Kontrahierungszwänge kann man aus einem eher formalen Verständnis der Vertragsfreiheit heraus[10] als Eingriff in die Vertragsfreiheit charakterisieren.[11] Kontrahierungszwänge beschneiden das formale Ablehnungsrecht der verpflichteten Partei und schränken insofern deren Freiheitssphäre ein. Insoweit kann man auch davon sprechen, dass Kontrahierungszwänge die Vertragsfreiheit aufheben. Auf der anderen Seite erweitern Kontrahierungszwänge die rechtlichen Befugnisse der begünstigten Partei und fördern insoweit deren materiell verstandene Freiheit. Insoweit verwirklichen sie materielle Selbstbestimmung: Ohne die Möglichkeit, Verträge über die Versorgung mit Wasser oder Energie abzuschließen, wäre die formale Freiheit, ein Haus zu kaufen, wenig hilfreich. Kontrahierungszwänge sind ein besonders deutlicher Ausdruck der Verteilungsgerechtigkeit im Vertragsrecht.[12] Denn sie berücksichtigen vertragsfremde Aspekte und lassen sich normativ nur mit Blick auf die ökonomischen und sozialen Kontexte erklären.

2. Beispiele

a) Spezialgesetzliche Kontrahierungszwänge

136

Kontrahierungszwänge sind in sehr vielen Spezialgesetzen vorgesehen, die spezifische Lebensbereiche betreffen.
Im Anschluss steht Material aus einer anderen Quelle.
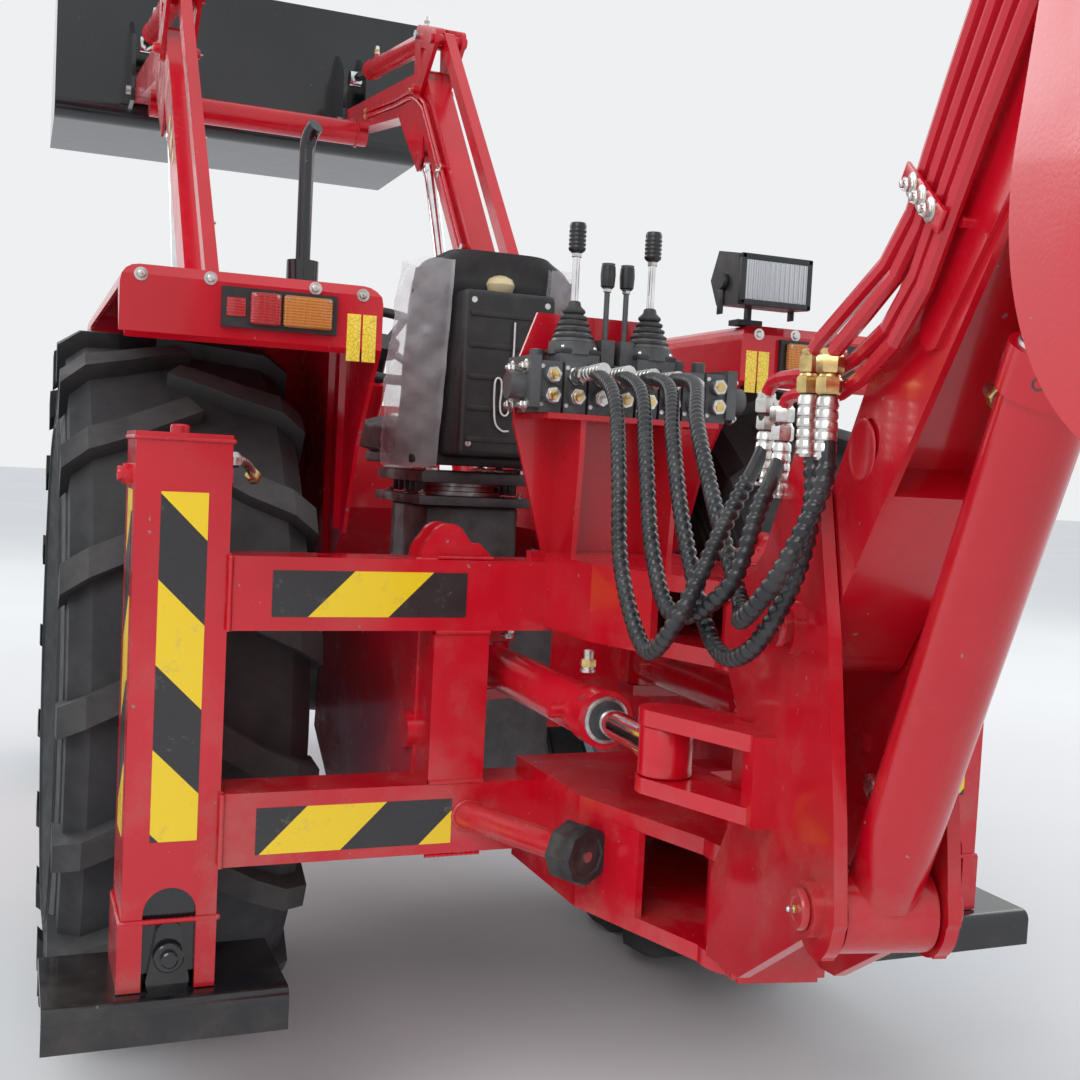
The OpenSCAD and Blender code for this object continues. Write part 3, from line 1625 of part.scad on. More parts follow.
engine();
gearbox();
bonnet();
grille();
dash();
steering_wheel();
fenders();
platform();
seat();
exhaust();
lamps();
loader_frame();
hoe_frame();
leg_sleeves();
valve_bank();
front_axle();
knuckle(1);  // knuckle_left
knuckle(-1);  // knuckle_right
tie_rod();
front_rim(1);  // front_rim_left
front_tyre(1);  // front_tyre_left
front_rim(-1);  // front_rim_right
front_tyre(-1);  // front_tyre_right
rear_rim(1);  // rear_rim_left
rear_tyre(1);  // rear_tyre_left
rear_rim(-1);  // rear_rim_right
rear_tyre(-1);  // rear_tyre_right
loader_arms();
level_links();
bellcranks();
bellcrank_pins();
bucket_pins();
lift_barrels();
lift_rods();
tilt_barrels();
tilt_rods();
loader_bucket();
swing_tower();
swing_barrel(swing_foot, swing_eye_left);  // swing_barrel_left
swing_rod(swing_foot, swing_eye_left);  // swing_rod_left
swing_barrel(swing_foot_right, swing_eye_right);  // swing_barrel_right
swing_rod(swing_foot_right, swing_eye_right);  // swing_rod_right
hoe_hoses_lower();
hoe_hoses_upper();
boom_pipes();
boom();
boom_barrel();
boom_rod();
dipper();
dipper_barrel();
dipper_rod();
curl_barrel();
curl_rod();
rocker();
bucket_link();
hoe_bucket();
leg(1);  // leg_left
leg(-1);  // leg_right
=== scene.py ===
# %% [markdown]
# # A backhoe loader in its working paint
# The welded frame, the plates and the cylinders come from the packed model and keep their sizes. This file
# gives them their finishes and adds what is sewn, moulded, crimped, bolted or welded on: hoses with spiral
# guards, fittings, weld beads, striped tape, the wrapped seat, lever boots, lenses and wheel nuts.

# %% Start from the packed frame
import math
import random
import bpy
import bmesh
from mathutils import Matrix, Vector


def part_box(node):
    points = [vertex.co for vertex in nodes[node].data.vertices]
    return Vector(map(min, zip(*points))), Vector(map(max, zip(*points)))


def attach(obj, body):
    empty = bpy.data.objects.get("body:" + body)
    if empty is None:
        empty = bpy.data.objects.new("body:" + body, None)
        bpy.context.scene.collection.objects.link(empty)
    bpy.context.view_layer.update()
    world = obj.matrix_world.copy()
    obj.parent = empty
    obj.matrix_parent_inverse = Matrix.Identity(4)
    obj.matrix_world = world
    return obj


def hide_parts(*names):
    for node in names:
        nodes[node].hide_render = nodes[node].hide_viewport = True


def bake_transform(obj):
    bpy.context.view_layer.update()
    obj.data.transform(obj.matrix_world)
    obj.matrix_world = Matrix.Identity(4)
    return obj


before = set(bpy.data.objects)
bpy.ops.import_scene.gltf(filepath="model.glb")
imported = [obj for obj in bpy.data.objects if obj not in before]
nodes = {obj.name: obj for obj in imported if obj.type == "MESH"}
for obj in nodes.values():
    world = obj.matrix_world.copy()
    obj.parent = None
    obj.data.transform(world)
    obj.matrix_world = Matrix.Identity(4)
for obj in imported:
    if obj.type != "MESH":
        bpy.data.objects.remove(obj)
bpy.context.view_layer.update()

# %% [markdown]
# ## Where things are
# The machine was drawn from its rear axle, with x ahead, and the hoe from its kingpost, with r pointing out
# along the swung boom. Two small functions turn those millimetres into the row's metres, so that a fitting
# or a hose can be written in the numbers that its maker would use.

# %% Two drawing frames
MIDDLE = 457.136
KINGPOST = 1470.0
SWING = math.radians(12)


def on_machine(x, y, z):
    return Vector(((x - MIDDLE) / 1000, y / 1000, z / 1000))


def on_hoe(r, y, z):
    return on_machine(-KINGPOST - r * math.cos(SWING) + y * math.sin(SWING),
                      r * math.sin(SWING) + y * math.cos(SWING), z)


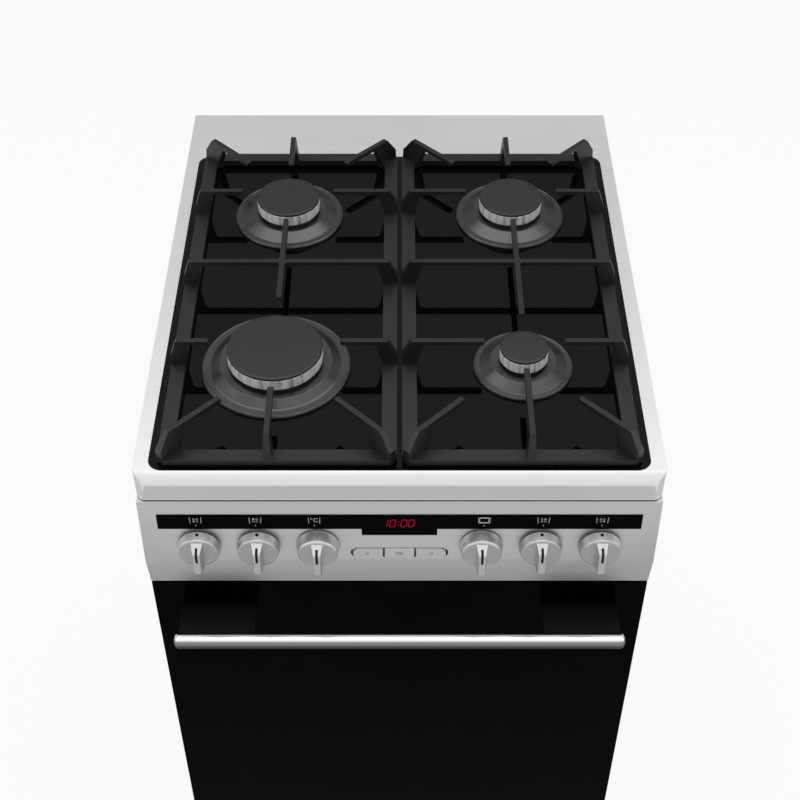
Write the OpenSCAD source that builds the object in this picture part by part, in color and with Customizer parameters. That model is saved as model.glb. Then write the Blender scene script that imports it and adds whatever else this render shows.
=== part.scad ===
// Freestanding gas cooker with an electric oven.
// X runs to the right, Y runs from front to rear and Z runs up from the floor.
// Inside the modules Y starts at the door's face, and place() moves all to the common origin.

/* [Body] */
// Width of the hob surround and of the whole cooker
body_w = 500; // [494:2:530]
// Depth from the door's face to the rear edge of the hob
body_d = 600; // [596:2:640]
// Height of the hob's steel top above the floor
body_h = 850; // [846:2:880]
// Thickness of the steel sheets
sheet_t = 1; // [0.8:0.1:1.2]
// Distance of the side panels inside the surround's skirts
side_inset = 1.5; // [1.4:0.1:3]
// Width of the bent flanges along the panels' edges
flange_w = 12.5; // [10:0.5:15]
// Overhang of the hob behind the rear panel
rear_recess = 30; // [28:1:36]
// Distance from the door's face to the front frame
frame_y = 40; // [40:0.5:44]

/* [Hob] */
// Drop of the surround's side skirts below its top
skirt_drop = 30; // [26:1:34]
// Drop of the rounded front edge below the top
nose_drop = 34; // [30:1:35]
// Radius of the rounded front edge
nose_r = 16; // [12:1:20]
// Inward lean of the front edge at its lower lip
nose_lean = 1.5; // [0:0.5:2]
// Radius of the surround's front corners in plan
corner_r = 14; // [10:1:20]
// Width of the steel strip at each side of the well
strip_side = 14; // [11:1:18]
// Width of the steel strip in front of the well
strip_front = 8; // [7:0.5:10]
// Width of the steel strip behind the well
strip_rear = 87.5; // [80:0.5:95]
// Corner radius of the well
well_r = 14; // [8:1:20]
// Width of the enamelled plate's edge under the steel sheet
plate_rim = 8; // [4:0.5:10]

/* [Burners] */
// Distance of the burners from the cooker's sides
burner_side = 126.5; // [125:0.5:130]
// Distance of the front burners behind the well's front edge
burner_front_in = 142.3; // [138:0.1:146]
// Distance of the rear burners in front of the well's rear edge
burner_rear_in = 114.5; // [111:0.5:120]
// Cap radius of the medium rear burners
cap_r_mid = 34.5; // [33:0.5:37]
// Cap radius of the large front burner
cap_r_large = 47.5; // [45:0.5:49]
// Cap radius of the small front burner
cap_r_small = 24; // [22:0.5:26]
// Skirt radius of the medium rear burners
skirt_r_mid = 60.5; // [56:0.5:62]
// Skirt radius of the large front burner
skirt_r_large = 75; // [70:0.5:76]
// Skirt radius of the small front burner
skirt_r_small = 50; // [46:0.5:54]
// Height of the crowns' underside above the steel top
crown_lift = 11.5; // [10:0.1:13]
// Height of the crowns' flame ring
crown_h = 11.5; // [9:0.5:13]
// Wall of the flame ring
crown_wall = 6; // [4:0.5:7]
// Flame slots around a medium crown
crown_slots = 36; // [24:4:48]
// Width of one flame slot
slot_w = 1.6; // [1:0.1:2]
// Gap between crown and cap
cap_gap = 0.7; // [0.4:0.1:1]
// Thickness of the caps
cap_t = 3; // [2:0.5:4]
// Depth of the burner cups below the plate
cup_depth = 34; // [28:1:36]
// Length of the injector boss below a cup
boss_len = 37; // [32:1:40]

/* [Grates] */
// Height of the grates' finger tops above the steel top
grate_lift = 35; // [32:1:38]
// Width of a grate's base rail
rail_w = 14.5; // [12:0.5:16]
// Height of a grate's base rail
rail_h = 7; // [5:0.5:8]
// Height of the rubber-tipped feet below the rail
grate_foot_h = 2; // [1.5:0.5:4]
// Thickness of the fingers
finger_t = 5.5; // [4:0.5:7]
// Depth of the fingers' webs
finger_h = 4.5; // [4:0.5:8]
// Outward lean of the legs in front and along the middle line
leg_lean = 8; // [6:0.5:9]
// Outward lean of the legs at the outer side
side_lean = 5.5; // [4:0.5:7]
// Outward lean of the legs at the rear
rear_lean = 4.7; // [4:0.1:7]
// Distance of a grate's inner rail from the middle line
grate_in = 2.5; // [2:0.5:5]
// Gap between a grate and the well's side
grate_side_gap = 9; // [7:0.5:11]
// Gap between a grate and the well's front edge
grate_front_gap = 5; // [4:0.5:8]
// Gap between a grate and the well's rear edge
grate_rear_gap = 5.5; // [3:0.5:8]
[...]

Man spricht insoweit auch vom „spezialgesetzlichen Kontrahierungszwang“. Solche Kontrahierungszwänge dienen dem Gemeinwohl. Oft geht es um den Zugang zu Ressourcen, die für uns alle lebenswichtig sind. So müssen etwa Energieversorger Letztverbraucher an die Energienetze anschließen (§§ 18, 36 EnWG), Postanbieter müssen grundlegende Postleistungen gewähren (§§ 12 und 18 PostG iVm § 3 Postdienstleistungsverordnung), Personenbeförderer müssen in Straßenbahnen, Omnibussen oder Kraftfahrzeugen jeden befördern (§§ 22, 47 PBefG, § 10 AEG und §§ 8, 9 EVO). Auch Sie selbst könnten betroffen sein, wenn Sie Anwältin werden: Für die Rechtsberatung besteht in den Grenzen der §§ 48 und 49 BRAO ein Kontrahierungszwang. Im Wirtschaftsrecht kann sich aus § 33 GWB iVm §§ 19, 20 GWB für marktstarke oder marktherrschende Unternehmen ein Kontrahierungszwang ergeben, wenn der Nichtabschluss eines Vertrages wettbewerbsrechtlich diskriminierend wäre.[13] Ein solch spezialgesetzlicher Kontrahierungszwang lässt sich mit Blick auf Fall 12 nicht finden. Sport ist für viele von uns wichtig, aber doch keine allgemein lebenswichtige Ressource.